(ran PS edition of Pasco Times)
The reality at Rose Cemetery is that a new grave could be dug on the spot where someone was buried long ago.
The old cemetery is filled with unmarked graves of African-American people who died in the past 100 years. Many were given temporary markers which eroded and were never replaced.
To avoid the possibility of digging up a grave, the city and the volunteer who oversees the cemetery last year asked the state for a $17,000 grant to hire an archaeology firm to locate graves using ground-penetrating radar. In a tight budgetary year, the request was denied.
Now Pinellas County officials are trying to arrange for the county's ground-penetrating radar to be used at Rose, which is across the street from the city-run Cycadia Cemetery.
It is important for people's final resting places to be truly restful, said Alfred Quarterman, who cares for Rose Cemetery.
"We do not know exactly how many people are buried," he said. "We're trying to at all costs avoid burying someone on top of someone else."
The county will be able to use the radar at Rose as long as Tarpon Springs labels the effort a historic preservation project or another kind of public project, said Charlie Norwood, the chief land surveyor for county. Once that happens, and the city and county governments approve the project, work could begin as soon as April at the cemetery, he said.
"We're very confident we'll be able to do the job for Alfred," said Norwood, who has met with Quarterman about the proposal.
Payment for the county workers' time and the use of the equipment would come in the form of an in-kind contribution of a service from the city, not from a monetary contribution, he said.
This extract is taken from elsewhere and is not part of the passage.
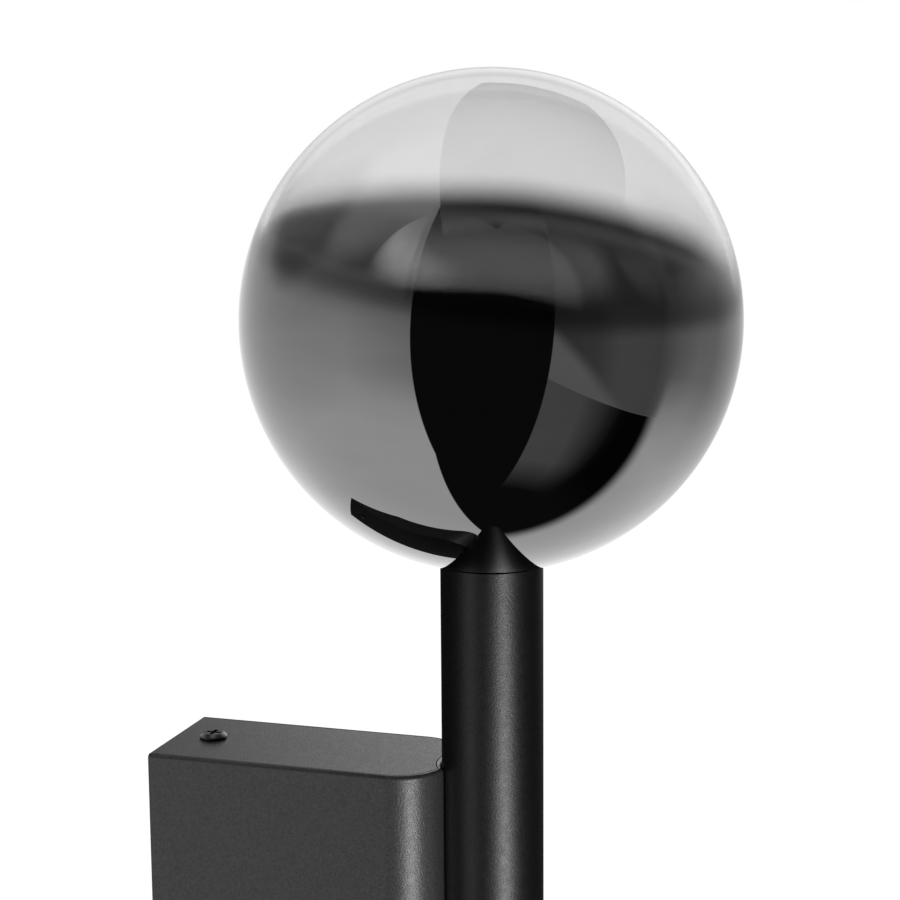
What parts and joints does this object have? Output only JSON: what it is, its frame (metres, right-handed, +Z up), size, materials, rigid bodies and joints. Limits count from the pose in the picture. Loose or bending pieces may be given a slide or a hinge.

City Manager Ellen Posivach said Friday that she had not spoken with county staffers about the issue yet, and would not be able to comment about the use of radar at Rose until she found out more information.
The effort to use the county's ground-penetrating radar _ which looks like a lawn mower with a laptop computer attached to it _ began several weeks ago when Tarpon Springs businessman Tony Leisner attended the Pinellas Citizen's University and toured the public works department. He saw the radar equipment and remembered that Quarterman needed something like that for the cemetery.
"I thought, what the heck? This isn't going to cost anybody anything," Leisner said. "It just seemed to me that this is an opportunity for city-county cooperation."
Leisner is reluctant to take credit for his role. He said Quarterman, Norwood, County Administrator Steve Spratt and County Commissioner Ken Welch were really the people who made it happen.
"It sounds like a situation where we can undo some damage," Welch said.
The history of Rose Cemetery goes back 100 years, to a time when burials in the city were segregated. African-Americans were buried at Rose, many without a marker or with only a temporary metal marker.
Through the years, many of the markers rusted or were removed. In the largest section of the cemetery, fewer than one-fourth of the plots are marked, but many of those plots have someone buried in them.
Rose is run by a private, nonprofit group and managed by Quarterman, who volunteers his time to care for the 5-acre cemetery. Without knowing where people are buried, it is difficult for him to locate new burial places, which would be the only source of income for the cemetery.
The radar will show where people are buried so they can receive a marker. If Quarterman and others can determine who is buried there, possibly through interviews with people who have family members buried there, the graves will be marked with names etched in a stone or other material. Other graves will be marked by numbers.
"We don't want to omit anyone," Quarterman said. "It's essential that we go forth with this."